Identify all lines in the data containing the string "scene". Copy them out.

### DATA SEGMENT

++++++

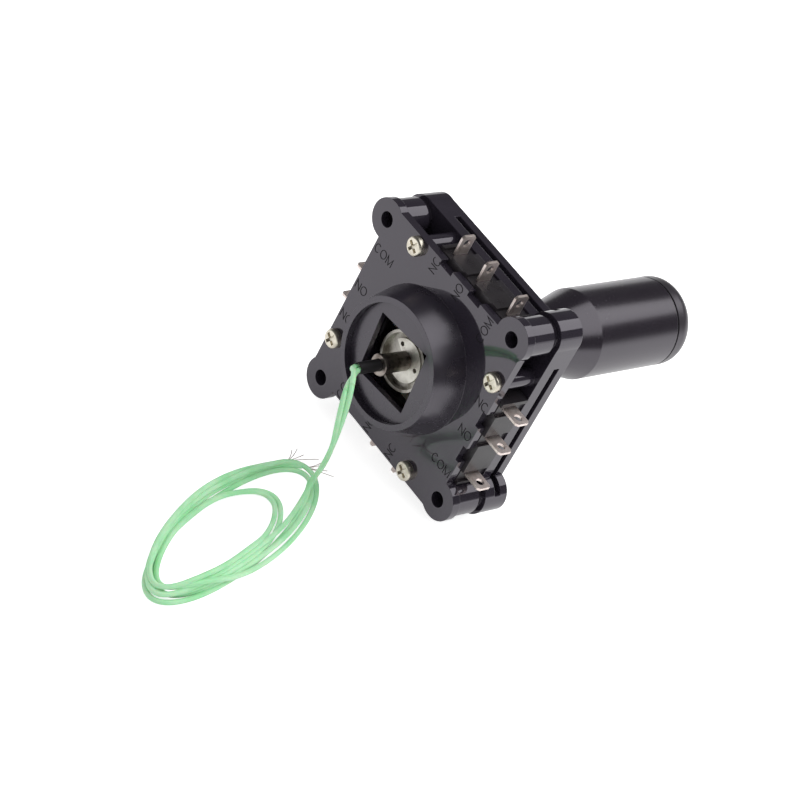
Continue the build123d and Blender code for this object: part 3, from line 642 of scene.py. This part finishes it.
finishes["body_black"] = moulded_black(
    "body_black", (0.018, 0.015, 0.022), 0.035, 0.04, swirl=0.000006, level=1.0, haze=TURNED_HAZE)
finishes["acetal_black"] = moulded_black("acetal_black", (0.016, 0.016, 0.017), 0.34, 0.10)
finishes["knob_black"] = moulded_black(
    "knob_black", (0.012, 0.009, 0.014), 0.20, 0.04, swirl=0.00001, edge=0.18 * MM, level=1.0)
finishes["cap_black"] = moulded_black(
    "cap_black", (0.024, 0.021, 0.026), 0.26, 0.08, edge=0.18 * MM, level=0.9)
finishes["button_black"] = moulded_black("button_black", (0.02, 0.02, 0.022), 0.42, 0.10)
finishes["sleeve_black"] = moulded_black("sleeve_black", (0.006, 0.006, 0.006), 0.38, 0.12, edge=0.05 * MM)
# The names are moulded in the plate's own plastic, but their black is darker and duller than the plate's.
# That is painted shade, standing for the shade along the sides of the raised strokes.
finishes["letter_black_painted_shade"] = moulded_black(
    "letter_black_painted_shade", (0.003, 0.003, 0.004), 0.5, 0.1, edge=0.02 * MM, level=0.2)
print("black plastics:", len(finishes))

# %% [markdown]
# The switch bodies are a dark filled resin, duller than the housing, with pale flecks of filler. The
# actuator and the plungers are natural acetal, which is milky: light goes in a little way and comes out
# beside it. Subsurface does that, where a paler colour alone would look like paint.

# %% Switch resin and pale acetal
def phenolic(name, colour):
    """Dark grey switch body: a cloudy colour up to three times as pale, with flecks."""
    material, place = new_finish(name)
    cloud = grain(place, 3 * MM, 4.0)
    fleck = steps(grain(place, 0.22 * MM, 1.0), (0.62, 0.0), (0.74, 1.0))
    pale = tuple(3 * part for part in colour)
    return close(place, material, Base_Color=mix(cloud * 0.6 + fleck * 0.4, colour, pale),
                 Roughness=0.2 + cloud * 0.2, IOR=1.55,
                 Normal=bumps(cloud + fleck * 0.2, 0.00003, 0.4, 0.08 * MM))


def pale_acetal(name, colour):
    """Natural acetal: cloudy between the colour and one a seventh darker, with some light in it."""
    material, place = new_finish(name)
    cloud = grain(place, 2 * MM, 3.0)
    return close(place, material, Base_Color=mix(cloud, tuple(0.86 * part for part in colour), colour),
                 Roughness=0.36 + cloud * 0.12, Subsurface_Weight=0.2, Subsurface_Scale=0.001,
                 Normal=bumps(cloud, 0.00002, 0.3, 0.08 * MM))


finishes["switch_grey"] = phenolic("switch_grey", (0.014, 0.012, 0.014))
finishes["cover_grey"] = phenolic("cover_grey", (0.016, 0.014, 0.017))
finishes["acetal_white"] = pale_acetal("acetal_white", (0.70, 0.69, 0.65))
finishes["plunger_ivory"] = pale_acetal("plunger_ivory", (0.60, 0.56, 0.48))
print("all plastics:", len(finishes))

# %% [markdown]
# The metals are mostly plated, and differ in how they were made: rolled and stamped tabs have fine lines
# along them, turned and drawn pieces have lines along the stick, and screws are only a bit dull. One
# function with a row of numbers for each metal keeps them alike in all the rest. In the table stand the
# colour, the tarnished colour, the roughness, the way of the lines and how far it is tarnished.

# %% Metals
def plated(name, colour, dull, rough, lines, worn):
    """Metal with fine lines stretched along an axis, and a patchy darker tarnish."""
    material, place = new_finish(name)
    patch = grain(place, 1.6 * MM, 4.0)
    line = grain(place, 0.12 * MM, 2.0, lines)
    tarnish = steps(patch, (0.42, 0.0), (0.66, 1.0)) * worn
    return close(place, material, Base_Color=mix(tarnish, colour, dull), Metallic=1.0,
                 Roughness=rough + patch * 0.12 + line * 0.1,
                 Normal=bumps(line + patch * 0.5, 0.00001, 0.4, 0.05 * MM))


metals = {
    "screw_nickel": ((0.84, 0.79, 0.68), (0.40, 0.36, 0.28), 0.24, (1, 1, 1), 0.4),
    "cup_nickel": ((0.50, 0.48, 0.44), (0.20, 0.18, 0.15), 0.30, (0.3, 1, 1), 0.8),
    "clip_nickel": ((0.78, 0.76, 0.70), (0.42, 0.39, 0.34), 0.34, (1, 0.3, 1), 0.5),
    "tube_nickel": ((0.36, 0.32, 0.29), (0.09, 0.07, 0.06), 0.20, (0.08, 1, 1), 0.9),
    "tab_tin": ((0.98, 0.88, 0.84), (0.62, 0.50, 0.45), 0.34, (0.7, 0.12, 0.12), 0.55),
    "pin_steel": ((0.52, 0.52, 0.52), (0.30, 0.29, 0.28), 0.25, (0.2, 1, 1), 0.4),
    "spring_steel": ((0.42, 0.42, 0.43), (0.22, 0.21, 0.20), 0.28, (0.5, 1, 1), 0.4),
    "blade_bronze": ((0.72, 0.45, 0.26), (0.40, 0.22, 0.12), 0.26, (1, 0.1, 0.1), 0.4),
}
for name, numbers in metals.items():
    finishes[name] = plated(name, *numbers)
print("metals:", len(metals))

# %% [markdown]
# The leads' insulation is soft green PVC. Light goes into it a little, and where the leads lie close
# together it looks deeper, which the light does by itself. The colour drifts slowly along a lead.

# %% Green insulation
def insulation(name, pale, deep):
    """Soft plastic whose colour drifts between two greens in patches of some millimetres."""
    material, place = new_finish(name)
    drift = grain(place, 5 * MM, 3.0)
    fine = grain(place, 0.5 * MM, 2.0)
    return close(place, material, Base_Color=mix(steps(drift, (0.35, 0.0), (0.65, 1.0)), deep, pale),
                 Roughness=0.36 + fine * 0.12, Subsurface_Weight=0.25, Subsurface_Scale=0.0008,
                 Normal=bumps(fine + drift, 0.00002, 0.25))


finishes["wire_green"] = insulation("wire_green", (0.56, 0.93, 0.60), (0.40, 0.86, 0.47))
print("finishes:", len(finishes))

# %% [markdown]
# Now every piece gets its finish. They could be given one by one, but the record names a material slot
# for each node, and there is a finish of the same name, so a loop does it. The knob's cap, the clip and
# the switch covers share a slot with a neighbour but look a little different, so each of them has a
# finish of its own.

# %% Give every piece its finish
slot_of = {part["node"]: part["material_slot"] for part in frame["record"]["subparts"]}
own_finish = {"knob_cap": "cap_black", "retaining_clip": "clip_nickel"}
own_finish.update({name: "cover_grey" for name in nodes if name.startswith("switch_cover")})
for name, node in nodes.items():
    node.material_slots[0].material = finishes[own_finish.get(name, slot_of[name])]
made_here = [(labels, "letter_black_painted_shade")]
for lead in lines:
    for piece in (wires[lead], first_bits[lead]):
        made_here.append((piece, "wire_green"))
    made_here.append((bare_ends[lead], "tab_tin"))
for piece, finish in made_here:
    piece.data.materials.append(finishes[finish])
print("pieces dressed:", len(nodes) + len(made_here))

# %% [markdown]
# The object stands on a pale floor in even light. More light would bleach the object too, so the floor
# adds a little light of its own, which only the camera, mirrors and glass can see. Lit floor then comes
# out white, and the shadow stays on it.

# %% Floor
FLOOR_HALF = 3.0
FLOOR_DROP = 0.02 * MM
PAPER = (0.86, 0.86, 0.86, 1.0)
WHITE = (1, 1, 1, 1)
GLOW_SEEN = 0.32                # for the camera, reflections and what is seen through glass
GLOW_CAMERA = 0.45              # more of it for the camera alone

floor_points = np.array([(x * FLOOR_HALF, y * FLOOR_HALF, FLOOR_Z * MM - FLOOR_DROP)
                         for x, y in ((-1, -1), (1, -1), (1, 1), (-1, 1))])
floor = put_mesh("floor", floor_points, [[0, 1, 2, 3]], smooth=False)
paper, place = new_finish("paper")
camera_ray, glossy_ray, through_ray = [place.node("ShaderNodeLightPath", output=n) for n in (0, 3, 6)]
seen = place.maths("MAXIMUM", place.maths("MAXIMUM", camera_ray, glossy_ray), through_ray)
matt = place.node("ShaderNodeBsdfDiffuse", {}, {"Color": PAPER})
strength = seen * GLOW_SEEN + camera_ray * GLOW_CAMERA
glow = place.node("ShaderNodeEmission", {}, {"Color": WHITE, "Strength": strength})
both = place.node("ShaderNodeAddShader", {}, {0: matt, 1: glow})
place.node("ShaderNodeOutputMaterial", {}, {"Surface": both})
floor.data.materials.append(paper)
print("floor at", round(FLOOR_Z, 2), "mm")

# %% [markdown]
# The world is the far background. To the eye it is white, and it gives an even light all round. In
# reflections it is white low down and dark overhead, as in a studio with a dark ceiling, which is what
# keeps black plastic looking black. The edge between the two is tipped a little: it lies higher beyond
# the object than on the camera's side.

# %% World
AMBIENT = 0.62
CEILING_TIP = 0.1
CEILING = ((0.50, 0.95), (0.54, 0.10), (0.85, 0.06))     # height from 0 to 1, and how bright it is there

world = bpy.data.worlds.new("studio")
bpy.context.scene.world = world
world.use_nodes = True
world.node_tree.nodes.clear()
sky = Socket(world.node_tree)
direction = sky.node("ShaderNodeTexCoord", output=0)
x, y, z = [sky.node("ShaderNodeSeparateXYZ", {}, {"Vector": direction}, output=n) for n in range(3)]
height = z - (x + y) * CEILING_TIP
mirrored = steps(height * 0.5 + 0.5, *CEILING)
to_eye = sky.node("ShaderNodeLightPath", output=0)
glossy = sky.node("ShaderNodeLightPath", output=3)
level = to_eye + (1 - to_eye) * (glossy * mirrored + (1 - glossy) * AMBIENT)
surface = sky.node("ShaderNodeBackground", {}, {"Color": WHITE, "Strength": level})
sky.node("ShaderNodeOutputWorld", {}, {"Surface": surface})
print("world nodes:", len(world.node_tree.nodes))

# %% [markdown]
# One large soft lamp hangs over the knob's side of the object. Several small ones would each leave a
# bright spot on the polished plastic. A large one gives a wide sheen on the knob and a soft shadow. It
# is weak, so that each colour renders about as it is written.

# %% Lamp
LAMP_AT = Vector((0.22, -0.18, 0.45))
LAMP_AIM = Vector((-0.01, -0.004, 0.0))
LAMP_SIZE = (0.62, 0.55)
LAMP_WATTS = 1.75

light = bpy.data.lights.new("overhead", "AREA")
light.shape = "RECTANGLE"
light.size, light.size_y = LAMP_SIZE
light.energy = LAMP_WATTS
lamp = bpy.data.objects.new("overhead", light)
bpy.context.scene.collection.objects.link(lamp)
lamp.location = LAMP_AT
lamp.rotation_euler = (LAMP_AIM - LAMP_AT).to_track_quat("-Z", "Y").to_euler()
bpy.context.scene.view_settings.view_transform = "Standard"
print("lamp", round((LAMP_AIM - LAMP_AT).length, 2), "m away")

++++++

### PROBLEM SOLUTION
Continue the build123d and Blender code for this object: part 3, from line 642 of scene.py. This part finishes it.
bpy.context.scene.world = world
bpy.context.scene.collection.objects.link(lamp)
bpy.context.scene.view_settings.view_transform = "Standard"